By this time I was drenched from the heat and humidity and hoping for a sudden downpour, but no luck with that until early evening. (I now will see The Scent of Green Papaya again and understand the sultry afternoon scenes.) Early evening we “parked” at our cottage on stilts, took cold showers that did absolutely nothing to keep me cool, rested in hammocks, and later learned how to make rice paper and spring rolls. Dinner presentation was elegant: an elephant fish served standing in a little fence of chopsticks covered in scallions with a beautiful orchid in its mouth, all kinds of green and yellow vegetables I have never before seen, langoustinos with roe, squid, vegetable soup and fruit for dessert. Later on in the evening I sat on our porch overlooking the river and watched as huge clumps of water hyacinth floated with the tide. I was told that the Vietnamese soldiers hid under the plants to camaflouge themselves from US helicopters. What a horrible war to have fought in.
From Vinh Lo to Can Tho took about an hour and we had lunch before setting out on another expedition (no moss growing on these trips) to a few Buddhist temples, one of which is Khmer and reminded me of the architecture in Pnom Penh years ago. ( I decided not to go to Cambodia on this trip because I still have the imagery of 40 yrs. Ago being in Seam Reap all by myself with a bicycle and a camera….exactly one week before the Americans started bombing in the country. Selfishly and naively, I want Angor Wat and Angor Thom to remain the same in my mind.) And we visited an orphanage of sweet-faced children all very anxious to practice their English. We brought them candy,but they were more interested in our cameras and holding hands with us. They were being well cared for and seemed very happy. Ferry ride was a challenge as we boarded the boat with around 200 folks on motor scooters.

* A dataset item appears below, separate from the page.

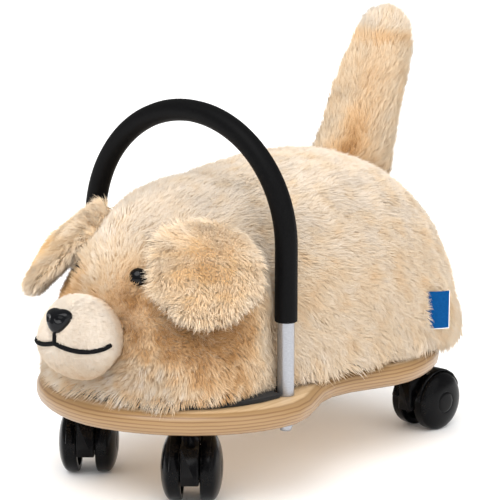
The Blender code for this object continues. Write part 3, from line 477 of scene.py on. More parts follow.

And the floating market….what an experience. Each boat hoists the products it sells on long and narrow poles, and so one sees potatoes, onions, turnips, fruits swinging on high, docks alongside and buys the day’s groceries. We stopped alongside a pineapple boat and ate fresh fruit…I normally don’t like pineapple because it’s always sour and acidic. This was delightly succulent.
The land market was a revelation. Hold your stomachs…eels crawling in tubs, frogs having been skinned squirming with their heads cut off, tons of live crabs, coconut grubs (big and white and creepy-crawly), little white clams, snails, fish still swimming in pots, pigs legs, duck livers, and noodles of all shapes, sizes and colors. The odors were a bit overwhelming and at one stall I was thrown out by a woman I think hated Americans. Checked out of our hotel, ate a barbecue lunch cooked in bamboo vases and headed back to Saigon. This morning I’m headed back into Saigon to have more soup and do some shopping. The shuttle bus takes us right to the famous (or infamous) Rex hotel, hangout of reporters during the Viet Nam war, middle of town, front of the opera house. And tomorrow we set sail for Thailand. I will be flying up to Chiang Mai that is supposed to be a beautiful old capital city. Next installment in a few days. I’m not a weary traveler yet because it’s the adrenaline kick…I seem to recovery when at sea. No stomach problems yet even though I eat and drink everything put in front of me….must be from many years of eating forbidden fruits!
I do think if one visits Viet Nam five years from now, the country will have changed significantly. There are large investment firms putting their money into the country for development, citizens are industrious, and education is very important. These folks work very hard at sustainable agriculture, industry, and economics. I wish them much success!